Motivated by successful stripping problematic dependencies from Redundans, I have decided to generate smaller Docker image, starting with Alpine Linux image (2Mb / 5Mb after downloading) instead of Ubuntu (49Mb / 122Mb). Previously, I couldn’t really rely on Alpine Linux, because it was impossible to make these problematic dependencies running… But now it’s whole new world of possibilities 😉

There are very few dependencies left, so I have started… (You can find all the commands below).
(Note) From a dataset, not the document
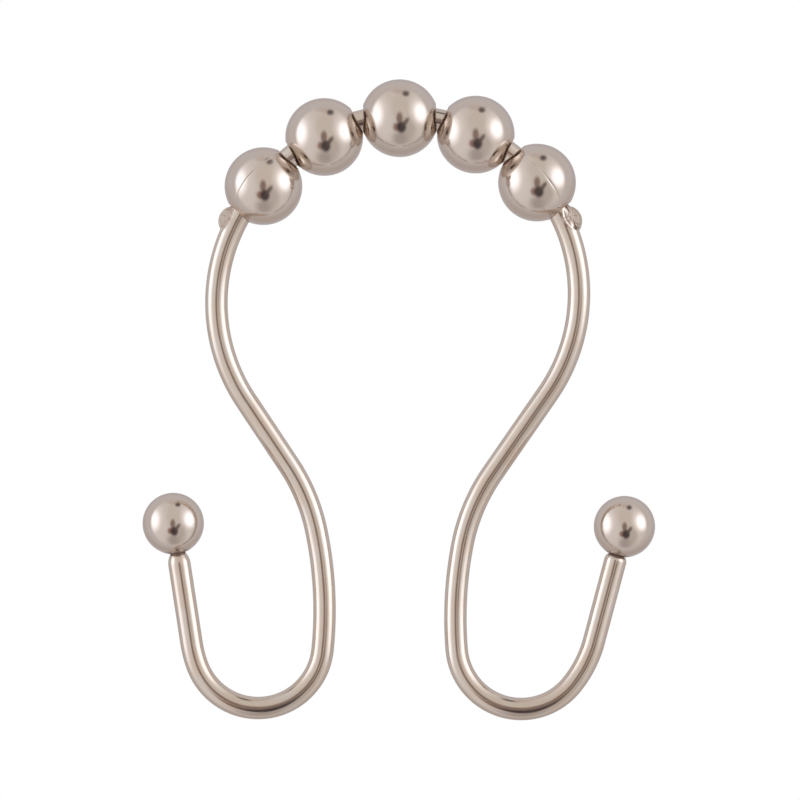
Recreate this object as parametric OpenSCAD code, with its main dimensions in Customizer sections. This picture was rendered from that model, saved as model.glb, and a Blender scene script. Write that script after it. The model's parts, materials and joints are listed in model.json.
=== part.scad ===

  1. First, I have check what can be installed from package manager.
    Only Python and Perl.

  2. Then I have checked if any of binaries are working.
    For example, GapCloser is provided as binary. It took me some time to find source code…
    Anyway, none of the binaries worked out of the box. It was expected, as Alpine Linux is super stripped…

  3. I have installed build-base in order to be able to build things.
    Additionally, BWA need zlib-dev.

  4. Alpine Linux doesn’t use standard glibc library, but musl-libc (you can read more about differences between the two), so some programmes (ie. BWA) may be quite reluctant to compile.
    After some hours of trying & thanks to the help of mp15, I have found a solution, not so complicated 🙂

  5. I have realised, that Dockerfile doesn’t like standard BASH brace expansion, that is working otherwise in Docker Alpine console…
    so ls *.{c,h} should be ls *.c *.h

  6. After that, LAST and GapCloser compilation were easy, relatively 😉

Below, you can find the code from Docker file (without RUN commands).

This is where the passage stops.